**Given instruction:**
Quote the data below in full, please, without altering anything.

☆ ☆ ☆ ☆ ☆

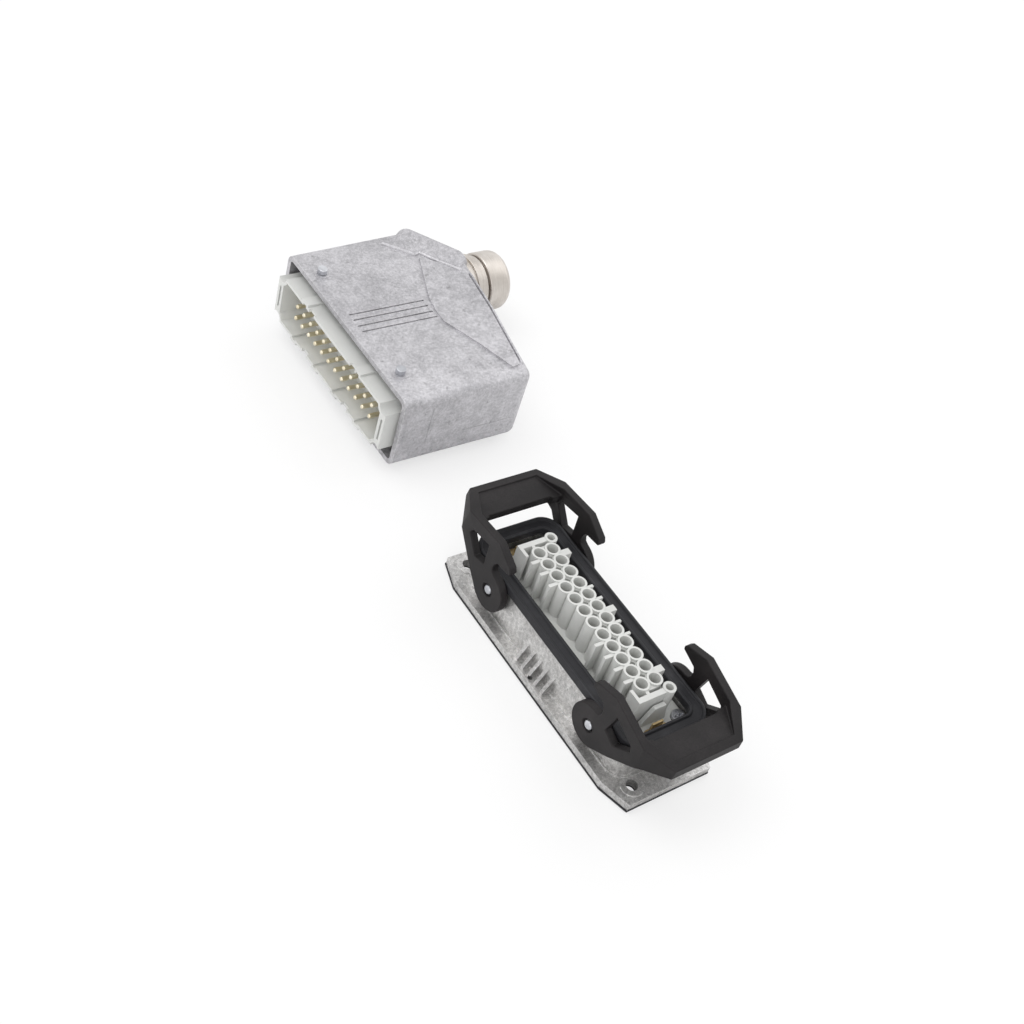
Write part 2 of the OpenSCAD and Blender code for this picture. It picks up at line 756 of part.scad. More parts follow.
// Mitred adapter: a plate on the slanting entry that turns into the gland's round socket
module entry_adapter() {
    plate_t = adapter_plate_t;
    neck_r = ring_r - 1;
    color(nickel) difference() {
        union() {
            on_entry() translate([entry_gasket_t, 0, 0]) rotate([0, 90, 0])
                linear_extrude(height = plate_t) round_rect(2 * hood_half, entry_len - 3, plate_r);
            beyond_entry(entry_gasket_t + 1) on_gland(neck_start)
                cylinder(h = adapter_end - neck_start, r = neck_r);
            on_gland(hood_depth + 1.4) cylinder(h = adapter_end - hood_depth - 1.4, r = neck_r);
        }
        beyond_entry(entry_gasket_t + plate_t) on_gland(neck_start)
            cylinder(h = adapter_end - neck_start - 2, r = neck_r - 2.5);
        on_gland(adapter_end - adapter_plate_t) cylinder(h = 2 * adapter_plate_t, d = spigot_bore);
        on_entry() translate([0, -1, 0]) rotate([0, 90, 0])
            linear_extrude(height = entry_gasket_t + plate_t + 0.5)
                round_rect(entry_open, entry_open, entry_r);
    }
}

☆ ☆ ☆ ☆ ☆

**Response for this exercise:**
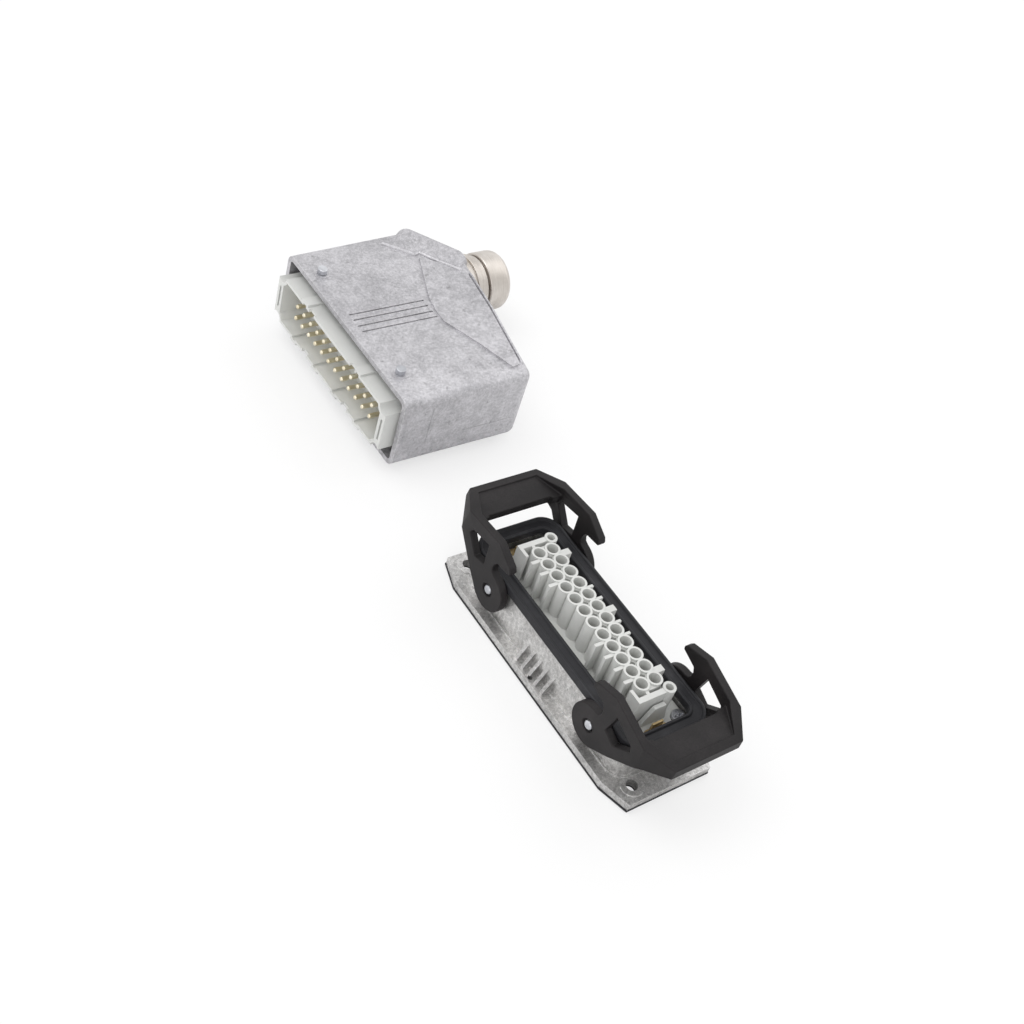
Write part 2 of the OpenSCAD and Blender code for this picture. It picks up at line 756 of part.scad. More parts follow.
// Mitred adapter: a plate on the slanting entry that turns into the gland's round socket
module entry_adapter() {
    plate_t = adapter_plate_t;
    neck_r = ring_r - 1;
    color(nickel) difference() {
        union() {
            on_entry() translate([entry_gasket_t, 0, 0]) rotate([0, 90, 0])
                linear_extrude(height = plate_t) round_rect(2 * hood_half, entry_len - 3, plate_r);
            beyond_entry(entry_gasket_t + 1) on_gland(neck_start)
                cylinder(h = adapter_end - neck_start, r = neck_r);
            on_gland(hood_depth + 1.4) cylinder(h = adapter_end - hood_depth - 1.4, r = neck_r);
        }
        beyond_entry(entry_gasket_t + plate_t) on_gland(neck_start)
            cylinder(h = adapter_end - neck_start - 2, r = neck_r - 2.5);
        on_gland(adapter_end - adapter_plate_t) cylinder(h = 2 * adapter_plate_t, d = spigot_bore);
        on_entry() translate([0, -1, 0]) rotate([0, 90, 0])
            linear_extrude(height = entry_gasket_t + plate_t + 0.5)
                round_rect(entry_open, entry_open, entry_r);
    }
}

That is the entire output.